Citigroup, McGraw-Hill, and Moench

Not unexpectedly, the Second Circuit has just adopted the Moench presumption, in this ruling here and this one here involving stock drop cases. For those with less time on your hands, here is an excellent news media summary of these stock drop rulings out of the Second Circuit yesterday. I have long posited that, given the trend in the case law, such an adoption of this approach by the Second Circuit would essentially spell the death knell for this theory of liability; I have essentially always been of the view that, should the Second Circuit apply the Moench presumption approach to these types of cases, the stock drop theory vanishes. It’s a strange legal structure, in a way, that an area of plan management involving vast sums of employee wealth can essentially be subject to no court oversight whatsoever, even to the minimal extent of the actions getting past the motion stage and into a court review of whether, on the actual facts, the fiduciaries’ conduct was prudent, simply because the company wasn’t on the precipice of outright collapse (which is the layman’s language version of what the Moench presumption requires for a stock drop case to get past the motion to dismiss stage).
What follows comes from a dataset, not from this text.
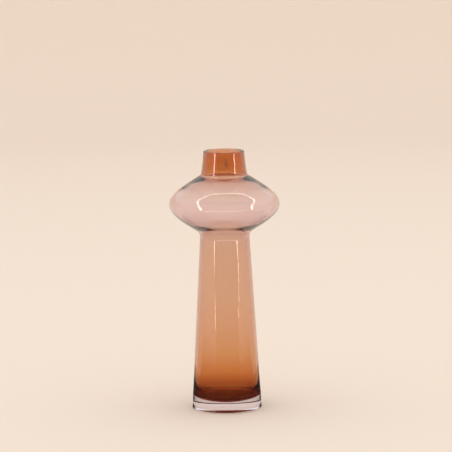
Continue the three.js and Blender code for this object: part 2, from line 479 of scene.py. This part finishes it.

Now, this isn’t the same as saying the outcome at the end of the day in stock drop cases should be different, and that the fiduciaries shouldn’t walk under these fact patterns; it may well be a fair statement, given the ups and downs of the market and the potentially conflicting duties imposed by the securities laws, that the exact conduct made not actionable at the pleading stage by means of the Moench presumption should also pass muster on their actual facts after a review of whether the behavior was prudent under all the circumstances. But the Moench presumption is essentially a get out of jail free card that insulates the conduct without such review, simply on the basis that the plaintiffs cannot plead that the company was in near fatal financial distress; as a result, the propriety or lack thereof of holding employer stock in the stock drop scenario becomes free of any review – and of the healthy discipline imposed by the risk of court review – under pretty much all other circumstances. That’s a weird little outcome, really, if you think about it. It essentially consists of the courts making a decision to divest themselves of any jurisdiction to oversee the propriety of fiduciary conduct in the circumstances presented by stock drop cases.